-- Supplied information start --

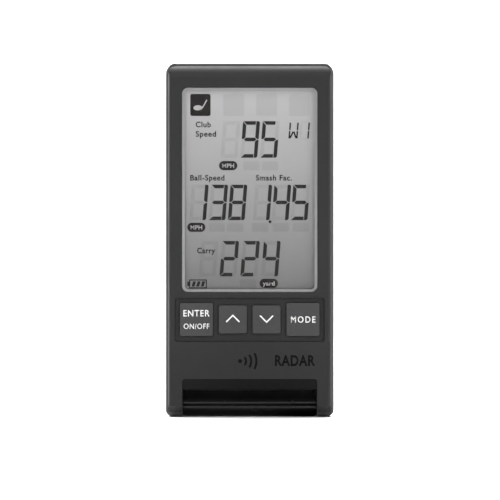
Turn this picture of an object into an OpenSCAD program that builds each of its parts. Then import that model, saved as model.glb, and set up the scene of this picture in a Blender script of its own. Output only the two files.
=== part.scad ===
// Pocket radar speed meter: an upright hand-sized case with a segment display,
// four keys, a patch radar behind the lower face, four AAA cells and a fold-out leg.
// X runs across, Y from the display (-Y) to the back (+Y), Z up. The origin is the
// middle of the footprint, so the case stands on Z = 0.

/* [Case] */
// Width of the case
body_w = 68; // [67.6:0.1:70]
// Height of the case
body_h = 143; // [142.6:0.1:146]
// Wall thickness of both shells
wall = 2; // [1.8:0.1:2.1]
// How far the front shell sits inside the outline of the rear shell
rim = 1.1; // [0.9:0.1:1.3]
// Corner radius of the rear shell, upper corners
corner_top = 4.4; // [3.8:0.1:5]
// Corner radius of the rear shell, lower corners
corner_low = 3.2; // [2.8:0.1:3.6]
// Radius of the bend from the front face into the top
brow_r = 6.5; // [5.5:0.1:6.8]
// Radius of the front shell's side edges
edge_r = 1.5; // [1:0.1:1.6]

/* [Display] */
// Width of the window in the front shell
window_w = 54.8; // [54:0.1:55]
// Height of the window in the front shell
window_h = 82.6; // [82:0.1:83]
// Height of the window's lower edge above the base
window_z = 50.4; // [50.2:0.1:50.6]
// Width of the ledge that the window is bonded to
ledge_w = 1.2; // [1:0.1:1.3]

/* [Keys] */
// Width of the square keys at both ends of the row
key_big = 13.3; // [12.8:0.1:13.4]
// Width of the two arrow keys
key_small = 11.3; // [10.8:0.1:11.5]
// Distance from the middle to the centre of an arrow key
key_near = 6.8; // [6.7:0.1:6.9]
// Distance from the middle to the centre of an end key
key_far = 21.5; // [21.4:0.1:21.6]
// Height of the key row's centre above the base
key_z = 39.5; // [39.3:0.1:39.6]
// Gap round each key
key_gap = 0.15; // [0.1:0.05:0.2]
// Travel of a key
key_travel = 0.5; // [0.3:0.05:0.5]

/* [Stand] */
// Width of the notch that the leg is hinged in
notch_w = 54.4; // [54:0.1:54.8]
// Height of the notch's upper edge at the front
notch_h = 15.5; // [15.2:0.1:15.8]
// Diameter of the leg's hinge barrel
barrel_d = 7.7; // [7.3:0.1:7.7]
// Diameter of the hinge pin
pin_d = 3; // [2.5:0.1:3.2]
// Height of the leg's free end above the base, folded
leg_top = 60; // [56:0.5:61]

/* [Battery] */
// Diameter of a cell
cell_d = 10.5; // [10.3:0.1:10.6]
// Length of a cell with its contact
cell_l = 44.5; // [43.5:0.1:44.8]
// Distance between neighbouring cells
cell_pitch = 11; // [10.8:0.1:11.1]
// Height of the cover's lower edge above the base
cover_z = 67.6; // [67:0.1:68]
// Height of the battery cover
cover_h = 57.8; // [57.4:0.1:58]

/* [Hidden] */
$fn = 64;
fit = 0.1;                      // gap round a panel that sits in an opening
y_face = -13;                   // front face
y_split = -8;                   // parting plane of the two shells
y_back = 13;                    // back face
split_z = 2;                    // lower edge of the front shell at the parting plane
chin_z = 4.6;                   // lower edge of the front face
front_w = body_w - 2 * rim;
front_top = body_h - rim;
back_edge_r = 3;                // rounding of the rear shell's side edges
back_top_r = 4.5;               // rounding of the rear shell's top edge

window_top = window_z + window_h;
window_mid = window_z + window_h / 2;
y_lens = -12.8;                 // outer face of the window
lens_t = 1.4;
y_tape = y_lens + lens_t;       // front of the adhesive frame
tape_t = 0.2;
y_ledge = y_tape + tape_t;
y_lcd = -10;                    // front of the display stack
film_t = 0.2;
glass_t = 1.8;
lcd_w = 56;
lcd_h = 84;
y_glass = y_lcd + film_t;
y_glass_back = y_glass + glass_t;
frame_wall = 1.3;

y_board = -6.3;                 // front of the main board
board_t = 1.6;
y_board_back = y_board + board_t;
board_top = 135.2;
board_low = 17.5;

panel_w = 60.4;                 // recessed key panel
panel_z0 = 30.5;
panel_z1 = 48.2;
y_panel = -12.2;
y_panel_back = -10.2;
panel_lip = 0.5;
y_flange = y_panel_back + 0.05; // front of the flange under each key
flange_t = 0.8;
flange_w = 0.6;
y_stem = y_flange + flange_t;
stem_l = 0.5;
y_plunger = y_stem + stem_l;
plunger_d = 3.4;
plunger_l = 1.55;
switch_w = 6;
switch_h = 2;

hinge_y = y_back - barrel_d / 2;
hinge_z = barrel_d / 2;
seat_gap = 0.5;
lip_t = 1;                      // thickness of the hinge cover
scoop_y = 5.5;                  // where the notch's roof ends
scoop_z = 10.4;
lip_y = -11.8;
lip_z = 11.2;
apron_y = 4.15;                 // front of the hinge cover's apron
apron_z = 5.3;                  // lower end of the apron
bead_z = 6.8;                   // upper edge of the bead along the apron's end
apron_gap = 0.3;                // room behind the apron
recess_y = 9.8;                 // bottom of the leg's recess
recess_w = 54.8;
recess_top = 62;
barrel_w = notch_w - 1.6;
washer_t = (notch_w - barrel_w) / 2 - 0.02;
washer_d = barrel_d - 0.1;
leg_t = 2.7;
leg_y = 10.1;
leg_w = 53.8;
pin_l = notch_w + 7.6;
boss_r = 3;

bay_w = 4 * cell_pitch + 0.6;   // inside of the battery bay
bay_z0 = 70.5;
bay_h = 52;
bay_y = 0;
bay_wall = 1.5;
plate_t = 0.3;
cell_y = bay_y + cell_d / 2 + 0.3;
cover_w = 50;
cover_t = 1.6;
cover_axis_y = y_back - cover_t / 2;
cover_axis_z = cover_z + cover_t / 2;
trunnion_d = 1.1;

cover_play = 0.3;               // side play of the cover in its opening
cover_rim = 1.5;                // frame round the cover's opening
trunnion_l = 1.1;               // how far a trunnion stands out of the cover
latch_w = 9.8;
latch_h = 6.7;                  // length of the latch tongue
tab_w = 8;
ridge_pitch = 1.8;              // ridges for the thumb
lead_d = 1.3;
lead_x = 1.5 * cell_pitch;
lead_y = 3;
lead_z = 62;                    // where a lead bends towards the board

radar_w = 46;
radar_z0 = 17.9;
radar_z1 = 29.1;
y_radar = -10.2;
radar_t = 0.8;
y_radar_back = y_radar + radar_t;
shield_x = -8;
shield_w = 20;
shield_t = 0.3;
patch_w = 4.2;
patch_h = 3.2;
patch_t = 0.1;
patch_pitch = 7;
patch_row = 2.9;                // distance of a row of patches from the feed line
feed_w = 0.4;
dip_r = 120;                    // shallow dip in the face in front of the radar
dip_deep = 0.3;
dip_z = 24.6;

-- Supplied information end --

#### Exercise task:
Word for word, write out the data.

#### Exercise solution:
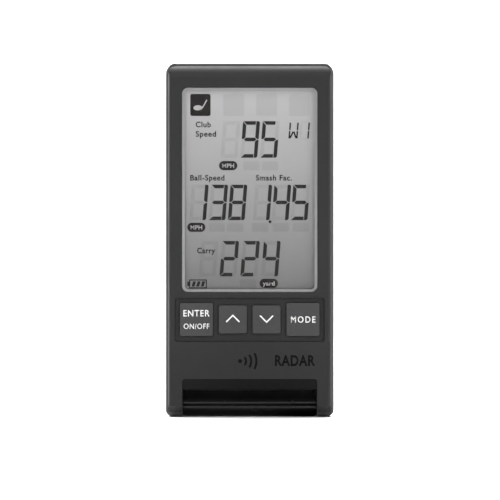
Turn this picture of an object into an OpenSCAD program that builds each of its parts. Then import that model, saved as model.glb, and set up the scene of this picture in a Blender script of its own. Output only the two files.
=== part.scad ===
// Pocket radar speed meter: an upright hand-sized case with a segment display,
// four keys, a patch radar behind the lower face, four AAA cells and a fold-out leg.
// X runs across, Y from the display (-Y) to the back (+Y), Z up. The origin is the
// middle of the footprint, so the case stands on Z = 0.

/* [Case] */
// Width of the case
body_w = 68; // [67.6:0.1:70]
// Height of the case
body_h = 143; // [142.6:0.1:146]
// Wall thickness of both shells
wall = 2; // [1.8:0.1:2.1]
// How far the front shell sits inside the outline of the rear shell
rim = 1.1; // [0.9:0.1:1.3]
// Corner radius of the rear shell, upper corners
corner_top = 4.4; // [3.8:0.1:5]
// Corner radius of the rear shell, lower corners
corner_low = 3.2; // [2.8:0.1:3.6]
// Radius of the bend from the front face into the top
brow_r = 6.5; // [5.5:0.1:6.8]
// Radius of the front shell's side edges
edge_r = 1.5; // [1:0.1:1.6]

/* [Display] */
// Width of the window in the front shell
window_w = 54.8; // [54:0.1:55]
// Height of the window in the front shell
window_h = 82.6; // [82:0.1:83]
// Height of the window's lower edge above the base
window_z = 50.4; // [50.2:0.1:50.6]
// Width of the ledge that the window is bonded to
ledge_w = 1.2; // [1:0.1:1.3]

/* [Keys] */
// Width of the square keys at both ends of the row
key_big = 13.3; // [12.8:0.1:13.4]
// Width of the two arrow keys
key_small = 11.3; // [10.8:0.1:11.5]
// Distance from the middle to the centre of an arrow key
key_near = 6.8; // [6.7:0.1:6.9]
// Distance from the middle to the centre of an end key
key_far = 21.5; // [21.4:0.1:21.6]
// Height of the key row's centre above the base
key_z = 39.5; // [39.3:0.1:39.6]
// Gap round each key
key_gap = 0.15; // [0.1:0.05:0.2]
// Travel of a key
key_travel = 0.5; // [0.3:0.05:0.5]

/* [Stand] */
// Width of the notch that the leg is hinged in
notch_w = 54.4; // [54:0.1:54.8]
// Height of the notch's upper edge at the front
notch_h = 15.5; // [15.2:0.1:15.8]
// Diameter of the leg's hinge barrel
barrel_d = 7.7; // [7.3:0.1:7.7]
// Diameter of the hinge pin
pin_d = 3; // [2.5:0.1:3.2]
// Height of the leg's free end above the base, folded
leg_top = 60; // [56:0.5:61]

/* [Battery] */
// Diameter of a cell
cell_d = 10.5; // [10.3:0.1:10.6]
// Length of a cell with its contact
cell_l = 44.5; // [43.5:0.1:44.8]
// Distance between neighbouring cells
cell_pitch = 11; // [10.8:0.1:11.1]
// Height of the cover's lower edge above the base
cover_z = 67.6; // [67:0.1:68]
// Height of the battery cover
cover_h = 57.8; // [57.4:0.1:58]

/* [Hidden] */
$fn = 64;
fit = 0.1;                      // gap round a panel that sits in an opening
y_face = -13;                   // front face
y_split = -8;                   // parting plane of the two shells
y_back = 13;                    // back face
split_z = 2;                    // lower edge of the front shell at the parting plane
chin_z = 4.6;                   // lower edge of the front face
front_w = body_w - 2 * rim;
front_top = body_h - rim;
back_edge_r = 3;                // rounding of the rear shell's side edges
back_top_r = 4.5;               // rounding of the rear shell's top edge

window_top = window_z + window_h;
window_mid = window_z + window_h / 2;
y_lens = -12.8;                 // outer face of the window
lens_t = 1.4;
y_tape = y_lens + lens_t;       // front of the adhesive frame
tape_t = 0.2;
y_ledge = y_tape + tape_t;
y_lcd = -10;                    // front of the display stack
film_t = 0.2;
glass_t = 1.8;
lcd_w = 56;
lcd_h = 84;
y_glass = y_lcd + film_t;
y_glass_back = y_glass + glass_t;
frame_wall = 1.3;

y_board = -6.3;                 // front of the main board
board_t = 1.6;
y_board_back = y_board + board_t;
board_top = 135.2;
board_low = 17.5;

panel_w = 60.4;                 // recessed key panel
panel_z0 = 30.5;
panel_z1 = 48.2;
y_panel = -12.2;
y_panel_back = -10.2;
panel_lip = 0.5;
y_flange = y_panel_back + 0.05; // front of the flange under each key
flange_t = 0.8;
flange_w = 0.6;
y_stem = y_flange + flange_t;
stem_l = 0.5;
y_plunger = y_stem + stem_l;
plunger_d = 3.4;
plunger_l = 1.55;
switch_w = 6;
switch_h = 2;

hinge_y = y_back - barrel_d / 2;
hinge_z = barrel_d / 2;
seat_gap = 0.5;
lip_t = 1;                      // thickness of the hinge cover
scoop_y = 5.5;                  // where the notch's roof ends
scoop_z = 10.4;
lip_y = -11.8;
lip_z = 11.2;
apron_y = 4.15;                 // front of the hinge cover's apron
apron_z = 5.3;                  // lower end of the apron
bead_z = 6.8;                   // upper edge of the bead along the apron's end
apron_gap = 0.3;                // room behind the apron
recess_y = 9.8;                 // bottom of the leg's recess
recess_w = 54.8;
recess_top = 62;
barrel_w = notch_w - 1.6;
washer_t = (notch_w - barrel_w) / 2 - 0.02;
washer_d = barrel_d - 0.1;
leg_t = 2.7;
leg_y = 10.1;
leg_w = 53.8;
pin_l = notch_w + 7.6;
boss_r = 3;

bay_w = 4 * cell_pitch + 0.6;   // inside of the battery bay
bay_z0 = 70.5;
bay_h = 52;
bay_y = 0;
bay_wall = 1.5;
plate_t = 0.3;
cell_y = bay_y + cell_d / 2 + 0.3;
cover_w = 50;
cover_t = 1.6;
cover_axis_y = y_back - cover_t / 2;
cover_axis_z = cover_z + cover_t / 2;
trunnion_d = 1.1;

cover_play = 0.3;               // side play of the cover in its opening
cover_rim = 1.5;                // frame round the cover's opening
trunnion_l = 1.1;               // how far a trunnion stands out of the cover
latch_w = 9.8;
latch_h = 6.7;                  // length of the latch tongue
tab_w = 8;
ridge_pitch = 1.8;              // ridges for the thumb
lead_d = 1.3;
lead_x = 1.5 * cell_pitch;
lead_y = 3;
lead_z = 62;                    // where a lead bends towards the board

radar_w = 46;
radar_z0 = 17.9;
radar_z1 = 29.1;
y_radar = -10.2;
radar_t = 0.8;
y_radar_back = y_radar + radar_t;
shield_x = -8;
shield_w = 20;
shield_t = 0.3;
patch_w = 4.2;
patch_h = 3.2;
patch_t = 0.1;
patch_pitch = 7;
patch_row = 2.9;                // distance of a row of patches from the feed line
feed_w = 0.4;
dip_r = 120;                    // shallow dip in the face in front of the radar
dip_deep = 0.3;
dip_z = 24.6;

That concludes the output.